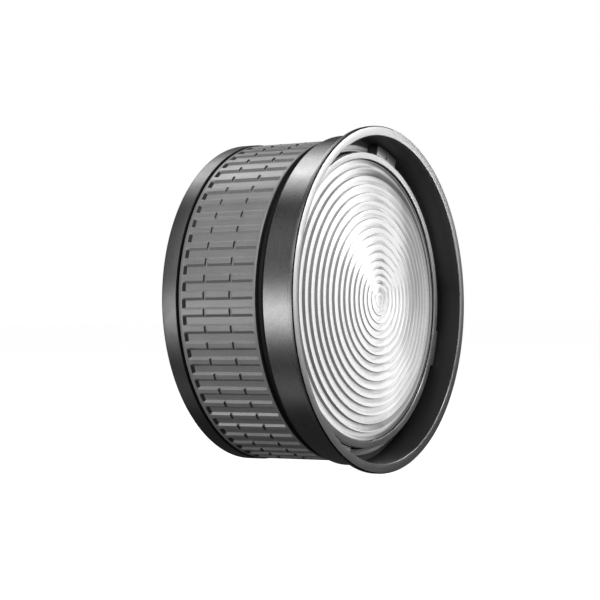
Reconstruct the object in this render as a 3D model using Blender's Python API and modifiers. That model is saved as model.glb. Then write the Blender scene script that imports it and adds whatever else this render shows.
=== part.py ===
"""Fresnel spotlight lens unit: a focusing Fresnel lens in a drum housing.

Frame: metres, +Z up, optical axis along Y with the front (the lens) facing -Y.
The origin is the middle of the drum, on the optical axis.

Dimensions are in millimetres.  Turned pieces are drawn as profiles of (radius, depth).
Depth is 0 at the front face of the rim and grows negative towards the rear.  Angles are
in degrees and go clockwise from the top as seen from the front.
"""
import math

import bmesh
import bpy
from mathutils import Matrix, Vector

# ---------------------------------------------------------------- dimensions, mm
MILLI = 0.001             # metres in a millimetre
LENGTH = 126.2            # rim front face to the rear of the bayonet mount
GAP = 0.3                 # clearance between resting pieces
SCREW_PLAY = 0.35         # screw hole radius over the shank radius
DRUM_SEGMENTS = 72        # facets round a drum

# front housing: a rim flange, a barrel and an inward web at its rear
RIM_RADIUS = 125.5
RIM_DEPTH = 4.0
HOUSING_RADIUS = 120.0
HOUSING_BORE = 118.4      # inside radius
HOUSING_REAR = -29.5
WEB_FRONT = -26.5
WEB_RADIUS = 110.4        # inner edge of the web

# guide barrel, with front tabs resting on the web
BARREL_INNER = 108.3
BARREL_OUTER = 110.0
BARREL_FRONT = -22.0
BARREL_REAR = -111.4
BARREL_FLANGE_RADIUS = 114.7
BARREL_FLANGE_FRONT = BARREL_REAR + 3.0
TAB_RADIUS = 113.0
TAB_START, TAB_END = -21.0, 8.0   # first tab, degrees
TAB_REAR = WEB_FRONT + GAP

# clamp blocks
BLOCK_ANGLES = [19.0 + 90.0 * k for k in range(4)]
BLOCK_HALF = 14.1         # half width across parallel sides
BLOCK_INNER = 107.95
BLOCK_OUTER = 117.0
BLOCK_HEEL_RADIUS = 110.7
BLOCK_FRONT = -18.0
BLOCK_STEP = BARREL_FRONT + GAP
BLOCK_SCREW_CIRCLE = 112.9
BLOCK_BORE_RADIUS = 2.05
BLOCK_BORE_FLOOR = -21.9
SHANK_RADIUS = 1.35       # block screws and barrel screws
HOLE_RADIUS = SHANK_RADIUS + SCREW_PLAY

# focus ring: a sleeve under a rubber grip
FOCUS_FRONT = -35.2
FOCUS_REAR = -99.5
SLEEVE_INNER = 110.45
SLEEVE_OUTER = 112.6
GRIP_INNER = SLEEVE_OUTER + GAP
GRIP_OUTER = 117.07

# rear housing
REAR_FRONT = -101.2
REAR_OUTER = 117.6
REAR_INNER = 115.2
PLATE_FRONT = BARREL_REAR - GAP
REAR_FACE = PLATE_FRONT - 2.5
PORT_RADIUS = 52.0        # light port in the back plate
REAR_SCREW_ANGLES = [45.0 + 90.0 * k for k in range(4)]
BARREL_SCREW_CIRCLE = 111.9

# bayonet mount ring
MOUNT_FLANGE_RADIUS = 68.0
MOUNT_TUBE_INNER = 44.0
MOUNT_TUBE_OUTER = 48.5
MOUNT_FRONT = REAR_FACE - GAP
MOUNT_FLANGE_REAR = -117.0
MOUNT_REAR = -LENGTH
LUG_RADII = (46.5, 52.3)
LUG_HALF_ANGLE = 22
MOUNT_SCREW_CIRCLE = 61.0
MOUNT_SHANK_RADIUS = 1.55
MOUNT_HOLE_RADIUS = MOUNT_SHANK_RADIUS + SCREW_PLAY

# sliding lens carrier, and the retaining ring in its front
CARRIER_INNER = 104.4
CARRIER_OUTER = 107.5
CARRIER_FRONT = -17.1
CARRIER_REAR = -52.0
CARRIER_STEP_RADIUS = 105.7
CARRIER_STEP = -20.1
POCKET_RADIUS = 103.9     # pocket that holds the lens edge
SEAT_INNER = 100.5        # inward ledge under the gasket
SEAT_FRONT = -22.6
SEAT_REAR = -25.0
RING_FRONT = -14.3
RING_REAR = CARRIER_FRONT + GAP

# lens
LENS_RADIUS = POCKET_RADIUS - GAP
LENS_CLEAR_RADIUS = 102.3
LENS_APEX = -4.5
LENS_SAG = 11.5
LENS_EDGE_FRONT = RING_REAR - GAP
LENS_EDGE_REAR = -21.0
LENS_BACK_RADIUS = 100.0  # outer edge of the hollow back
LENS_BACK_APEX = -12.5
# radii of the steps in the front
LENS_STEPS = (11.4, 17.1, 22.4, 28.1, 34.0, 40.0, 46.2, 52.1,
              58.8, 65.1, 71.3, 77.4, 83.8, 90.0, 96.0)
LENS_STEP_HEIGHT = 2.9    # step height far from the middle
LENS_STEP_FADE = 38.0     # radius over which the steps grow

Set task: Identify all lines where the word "that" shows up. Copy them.

Answer to this exercise:
Reconstruct the object in this render as a 3D model using Blender's Python API and modifiers. That model is saved as model.glb. Then write the Blender scene script that imports it and adds whatever else this render shows.
POCKET_RADIUS = 103.9     # pocket that holds the lens edge